Saturday, May 1, 2010

Lone Ranger

Been a month now. And I'm enjoying every second of single life. Though sometimes I feel the loneliness of not having someone who I can share everything, not having one sometimes makes it better. I don't have to cling on someone and talk about everything. I just learn to keep it to myself and solve my own problems myself.

The tests of being single? Loads. Good guys, bad guys, ugly, cute, good looking, young, old; are trying their luck with me. Now that they know I'm not attached to anybody. I get to float quite a number of times. Hehe. I watch every single one of them trying to get my attention - directly, subtly, obviously and some in a very sweet manner. And me watching and enjoying the liberty of being single.
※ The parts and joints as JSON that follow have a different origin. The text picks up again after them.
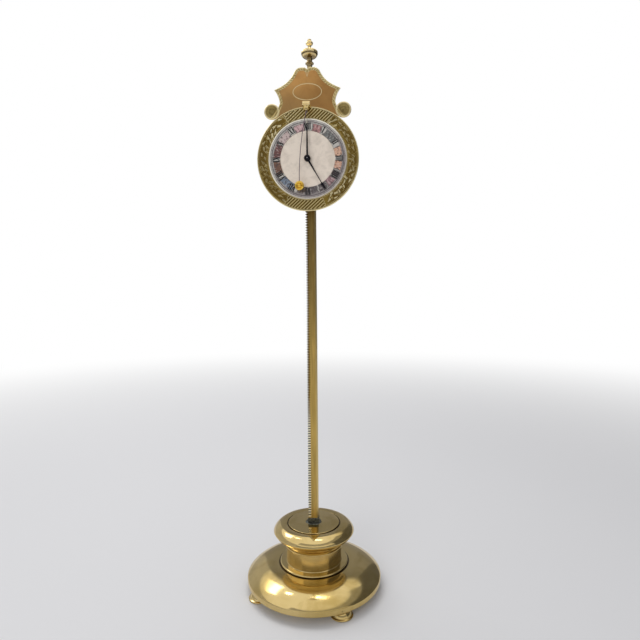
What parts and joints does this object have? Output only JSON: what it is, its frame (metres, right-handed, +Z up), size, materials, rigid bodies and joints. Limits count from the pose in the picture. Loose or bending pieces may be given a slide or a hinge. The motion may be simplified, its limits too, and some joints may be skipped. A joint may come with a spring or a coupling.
{
  "type": "rack clock",
  "caption": "Gravity clock whose round dial and movement slide down a toothed upright rack on a turned base, with a short pendulum swinging in front of the dial.",
  "frame": {"origin": "on the floor under the rack, at the centre of the four feet", "axes": "+Z up along the rack, the dial faces -Y, +X to the right seen from the front"},
  "size_m": [0.1444, 0.1444, 0.5744],
  "materials": {
    "polished_brass": "polished, warm",
    "dark_socket": "dark patina",
    "blued_steel": "blued, near black",
    "steel": "bright turned",
    "rack_brass": "satin with olive patina",
    "dial_plate_brass": "engraved satin",
    "crest_brass": "engraved, coppery field",
    "silvered_ring": "silvered, polished",
    "dial_white": "matte warm white",
    "gilt": "gilt, polished",
    "movement_brass": "satin"
  },
  "bodies": {
    "stand": {"feet": "polished_brass", "base_dish": "polished_brass", "bead_ring": "polished_brass", "neck": "polished_brass", "cove_cup": "polished_brass", "drum": "polished_brass", "cap_disc": "dark_socket", "socket_washer": "dark_socket", "rack_socket": "dark_socket", "tie_rod": "steel", "tie_nut": "steel", "rack_bar": "rack_brass", "finial": "polished_brass"},
    "carriage": {"dial_plate": "dial_plate_brass", "crest_plate": "crest_brass", "chapter_ring": "silvered_ring", "dial_centre": "dial_white", "dial_feet": "movement_brass", "front_plate": "movement_brass", "back_plate": "movement_brass", "pillars": "movement_brass", "centre_stud": "movement_brass", "pendulum_cock": "gilt", "upper_rack_guide": "movement_brass", "lower_rack_guide": "movement_brass", "rear_bridge": "movement_brass", "roller_stud": "steel"},
    "guide_roller": {"guide_roller": "steel"},
    "great_arbor": {"great_arbor": "steel", "ratchet_wheel": "steel"},
    "great_wheel": {"great_wheel": "movement_brass", "click_spring": "blued_steel"},
    "click": {"click": "blued_steel"},
    "motion_drive": {"motion_drive": "movement_brass"},
    "minute_work": {"cannon_pinion": "steel", "minute_hand": "blued_steel", "hand_nut": "blued_steel"},
    "hour_work": {"hour_wheel": "movement_brass", "hour_hand": "blued_steel"},
    "second_wheel": {"second_arbor": "steel", "second_wheel": "movement_brass"},
    "third_wheel": {"third_arbor": "steel", "third_wheel": "movement_brass"},
    "escape_wheel": {"escape_arbor": "steel", "escape_wheel": "movement_brass"},
    "pendulum": {"anchor": "steel", "pendulum_arbor": "steel", "pendulum_rod": "blued_steel", "pendulum_bob": "gilt"}
  },
  "joints": [
    {"name": "carriage_slide", "type": "slide", "parent": "stand", "child": "carriage", "axis": [0, 0, 1], "range_m": [-0.32, 0]},
    {"name": "great_arbor_turn", "type": "hinge", "parent": "carriage", "child": "great_arbor", "pos_m": [-0.00966, 0, 0.45612], "axis": [0, 1, 0], "continuous": true},
    {"name": "great_wheel_turn", "type": "hinge", "parent": "carriage", "child": "great_wheel", "pos_m": [-0.00966, 0, 0.45612], "axis": [0, 1, 0], "continuous": true},
    {"name": "motion_drive_turn", "type": "hinge", "parent": "carriage", "child": "motion_drive", "pos_m": [-0.00966, 0, 0.45612], "axis": [0, 1, 0], "continuous": true},
    {"name": "minute_hand_turn", "type": "hinge", "parent": "carriage", "child": "minute_work", "pos_m": [0, 0, 0.449], "axis": [0, 1, 0], "continuous": true},
    {"name": "hour_hand_turn", "type": "hinge", "parent": "carriage", "child": "hour_work", "pos_m": [0, 0, 0.449], "axis": [0, 1, 0], "continuous": true},
    {"name": "second_wheel_turn", "type": "hinge", "parent": "carriage", "child": "second_wheel", "pos_m": [0.00854, 0, 0.45999], "axis": [0, 1, 0], "continuous": true},
    {"name": "third_wheel_turn", "type": "hinge", "parent": "carriage", "child": "third_wheel", "pos_m": [0.01047, 0, 0.47386], "axis": [0, 1, 0], "continuous": true},
    {"name": "escape_wheel_turn", "type": "hinge", "parent": "carriage", "child": "escape_wheel", "pos_m": [0, 0, 0.48087], "axis": [0, 1, 0], "continuous": true},
    {"name": "guide_roller_turn", "type": "hinge", "parent": "carriage", "child": "guide_roller", "pos_m": [0.00938, 0, 0.45612], "axis": [0, 1, 0], "continuous": true},
    {"name": "click_lift", "type": "hinge", "parent": "great_wheel", "child": "click", "pos_m": [-0.01129, 0, 0.46538], "axis": [0, 1, 0], "range_deg": [-12, 0]},
    {"name": "pendulum_swing", "type": "hinge", "parent": "carriage", "child": "pendulum", "pos_m": [0, 0, 0.4936], "axis": [0, 1, 0], "range_deg": [-8.8, 0]}
  ],
  "couplings": [
    {"joint": "great_arbor_turn", "follows": "carriage_slide", "rad_per_m": 193.93},
    {"joint": "great_wheel_turn", "follows": "carriage_slide", "rad_per_m": 193.93},
    {"joint": "motion_drive_turn", "follows": "carriage_slide", "rad_per_m": 193.93},
    {"joint": "minute_hand_turn", "follows": "carriage_slide", "rad_per_m": -581.78},
    {"joint": "hour_hand_turn", "follows": "carriage_slide", "rad_per_m": -48.481},
    {"joint": "second_wheel_turn", "follows": "carriage_slide", "rad_per_m": -1810},
    {"joint": "third_wheel_turn", "follows": "carriage_slide", "rad_per_m": 15083},
    {"joint": "escape_wheel_turn", "follows": "carriage_slide", "rad_per_m": -125690},
    {"joint": "guide_roller_turn", "follows": "carriage_slide", "rad_per_m": -250}
  ]
}
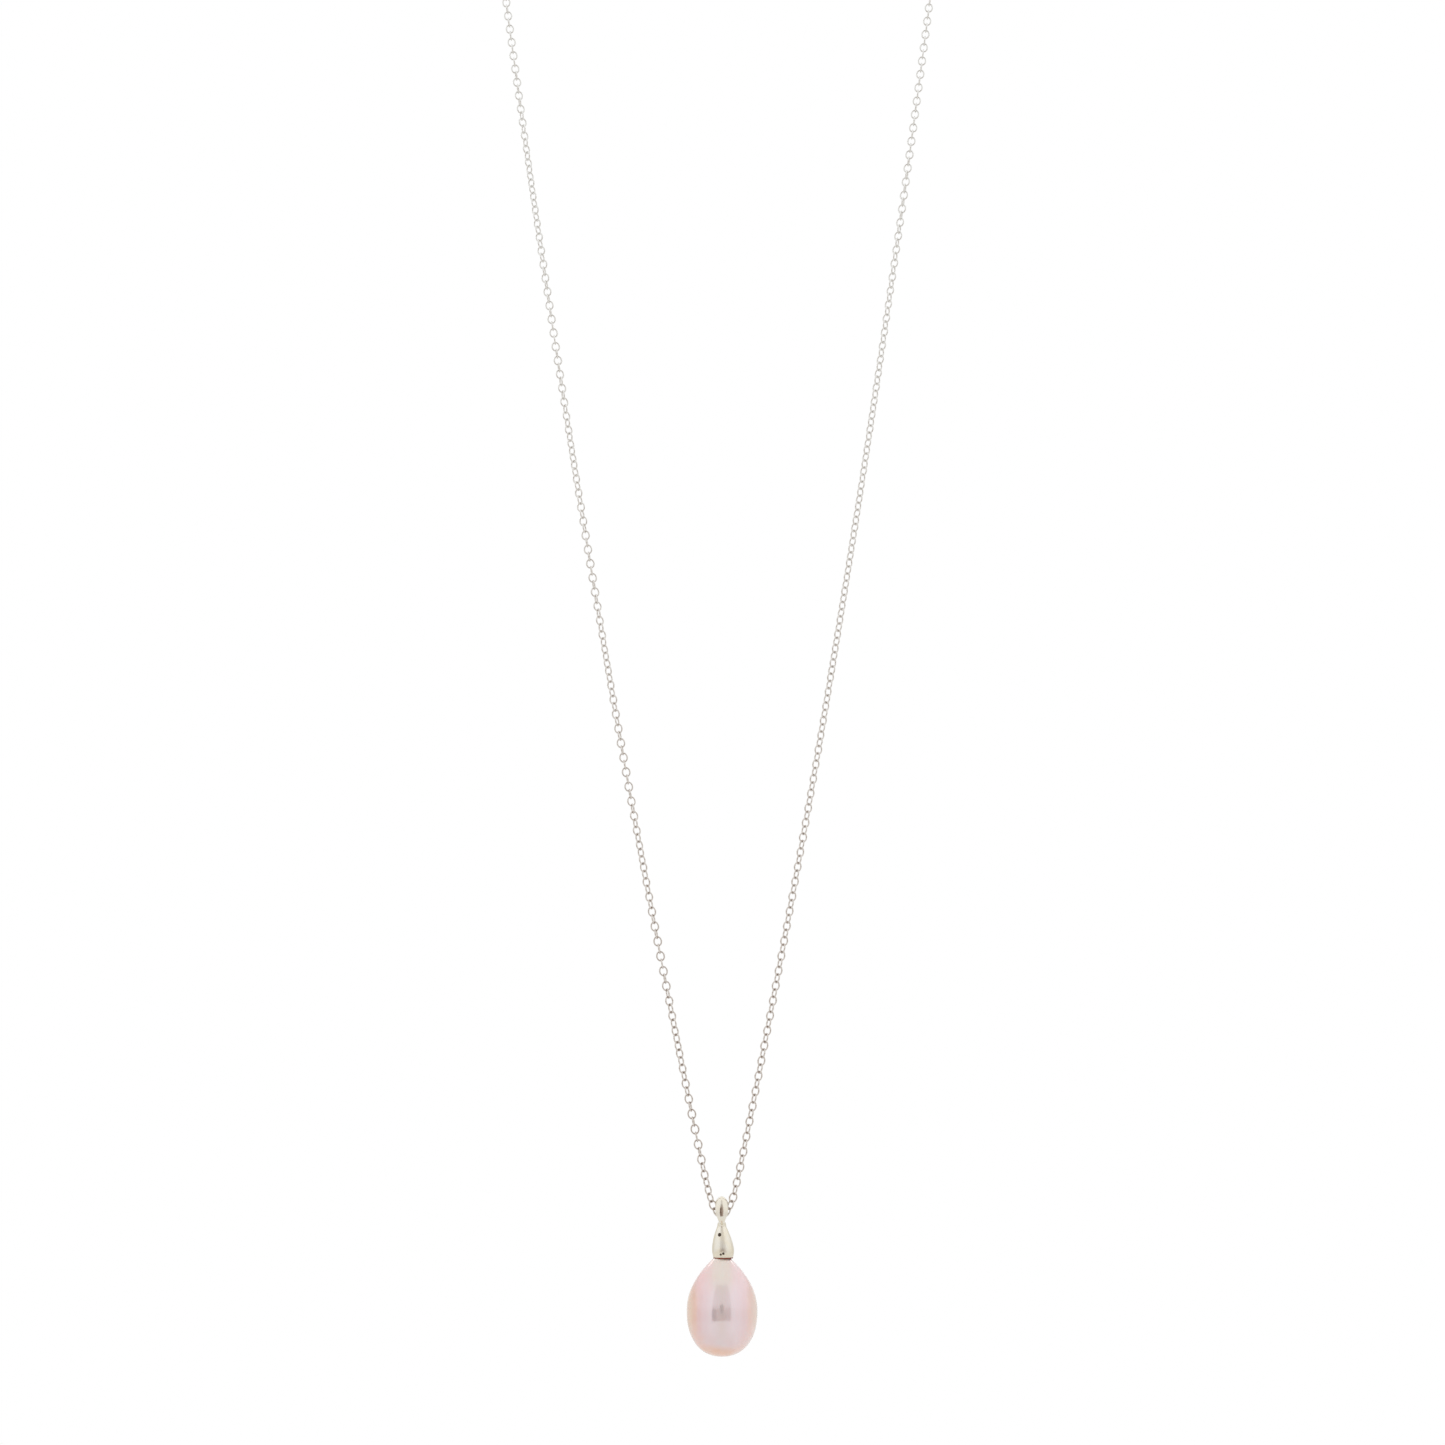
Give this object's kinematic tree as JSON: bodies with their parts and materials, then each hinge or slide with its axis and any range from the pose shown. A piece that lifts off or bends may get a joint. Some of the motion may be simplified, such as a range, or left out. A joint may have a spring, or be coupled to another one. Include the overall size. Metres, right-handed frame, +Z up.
{
  "type": "pearl pendant necklace",
  "caption": "Fine cable-chain necklace with a pink drop pearl under a band bail and cup, closed by a lobster clasp; shown hanging.",
  "frame": {"origin": "top of the round arm that the necklace hangs over, on the necklace's middle line", "axes": "+Z up, +X to the right seen from the front, the pearl's front faces -Y"},
  "size_m": [0.0614, 0.008, 0.2271],
  "materials": {
    "pearl_nacre": "gloss",
    "cap_metal": "polished",
    "chain_metal": "polished",
    "chain_run": "polished",
    "clasp_metal": "polished",
    "spring_wire": "satin",
    "cement": "satin"
  },
  "bodies": {
    "chain": {"chain_left": "chain_run", "chain_right": "chain_run", "bail_link_left_1": "chain_metal", "bail_link_left_2": "chain_metal", "bail_link_left_3": "chain_metal", "bail_link_left_4": "chain_metal", "bail_link_right_1": "chain_metal", "bail_link_right_2": "chain_metal", "bail_link_right_3": "chain_metal", "bail_link_right_4": "chain_metal", "chain_link_left_1": "chain_metal", "chain_link_left_2": "chain_metal", "chain_link_right_1": "chain_metal", "chain_link_right_2": "chain_metal"},
    "saddle": {"saddle_link": "chain_metal"},
    "pendant": {"bail_cap": "cap_metal", "pearl": "pearl_nacre", "pearl_peg": "cap_metal", "pearl_cement": "cement"},
    "jump_ring": {"clasp_jump_ring": "clasp_metal"},
    "end_ring": {"end_ring": "clasp_metal"},
    "clasp": {"clasp_body": "clasp_metal", "clasp_pin": "clasp_metal", "clasp_spring": "spring_wire"},
    "lever": {"clasp_lever": "clasp_metal"}
  },
  "joints": [
    {"name": "pendant_tilt", "type": "hinge", "parent": "chain", "child": "saddle", "pos_m": [0, 0, -0.2085], "axis": [0, 1, 0], "range_deg": [-5, 5]},
    {"name": "pendant_swing", "type": "hinge", "parent": "saddle", "child": "pendant", "pos_m": [0, 0, -0.2085], "axis": [1, 0, 0], "range_deg": [-145, 145]},
    {"name": "jump_ring_turn", "type": "hinge", "parent": "chain", "child": "jump_ring", "pos_m": [-0.00424, 0, 0.0013], "axis": [0, 1, 0], "continuous": true},
    {"name": "end_ring_turn", "type": "hinge", "parent": "chain", "child": "end_ring", "pos_m": [0.00424, 0, 0.0013], "axis": [0, 1, 0], "continuous": true},
    {"name": "clasp_sway", "type": "hinge", "parent": "chain", "child": "clasp", "pos_m": [-0.00284, 0, 0.0013], "axis": [0, 0, 1], "range_deg": [-2, 2]},
    {"name": "clasp_lever_turn", "type": "hinge", "parent": "clasp", "child": "lever", "pos_m": [-0.0009, -0.0006, 0.0013], "axis": [0, 0, 1], "range_deg": [0, 25], "stiffness_Nm_per_rad": 0.002, "springref_deg": -11.46, "deforming": ["clasp_spring"]}
  ]
}
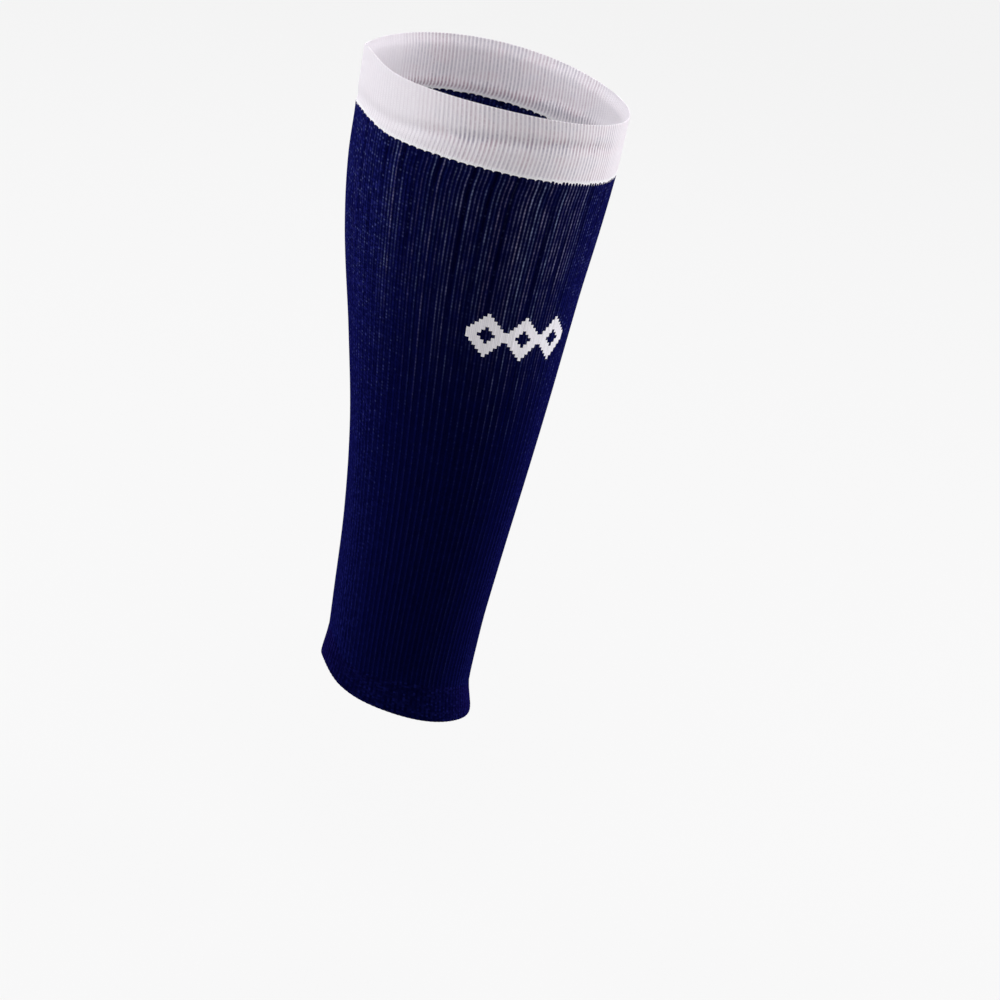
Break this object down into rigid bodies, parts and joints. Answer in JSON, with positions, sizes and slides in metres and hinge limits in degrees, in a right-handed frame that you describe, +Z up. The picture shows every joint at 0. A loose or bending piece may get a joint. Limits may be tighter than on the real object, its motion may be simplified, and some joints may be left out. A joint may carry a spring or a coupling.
{
  "type": "calf compression sleeve",
  "caption": "Tapered knitted sleeve for the lower leg, open at both ends, with a ribbed navy tube, a white folded cuff at the calf and a turned hem at the ankle.",
  "frame": {"origin": "on the leg's axis, level with the fullest part of the calf, where the worn sleeve is held", "axes": "+Z up the leg to the cuff, -Y to the shin, +Y to the calf muscle, X from side to side"},
  "size_m": [0.107, 0.1377, 0.3028],
  "materials": {
    "cuff_knit": "white double rib knit, matt",
    "rib_knit": "navy ribbed elastic knit, matt with a slight sheen",
    "hem_knit": "navy plain knit, turned double, matt"
  },
  "bodies": {
    "root": {"cuff": "cuff_knit", "leg_tube": "rib_knit", "ankle_hem": "hem_knit"}
  },
  "joints": []
}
There's this guy, he admits he falls for me after 3 meetings! Unimaginable? For me too, but that's what happened. Katanya, he wants to grow old with me. Then he said he's not trying out to get me, but he likes me. He wants to be my friend forever, and that he started loving me even after a short period of time. He wants to make me happy lah, apa lah. I was like, what the hell? It's only been three days, man! Come on, Things don't happen just like that! You need to be sure of what you're doing. Bukan main langgar je sesuka hati. It  might backfires on you.

Me? I can't take him. Why? One; his thinking doesn't fit mine. Two; he's totally not my type. Three; I'm not looking for another trouble now, lest I get together with him - then I change my mind, we botoh will end up being alone and hurt. I don't want to be hurt again, and I surelyl don't want to hurt another person. So I chose to stick to being friends, which makes  me in an uncomfortable zone when I see him trying his best to get my attention and shower mem with his.

Too bad, I'm not really into relationships now. Hope he understands.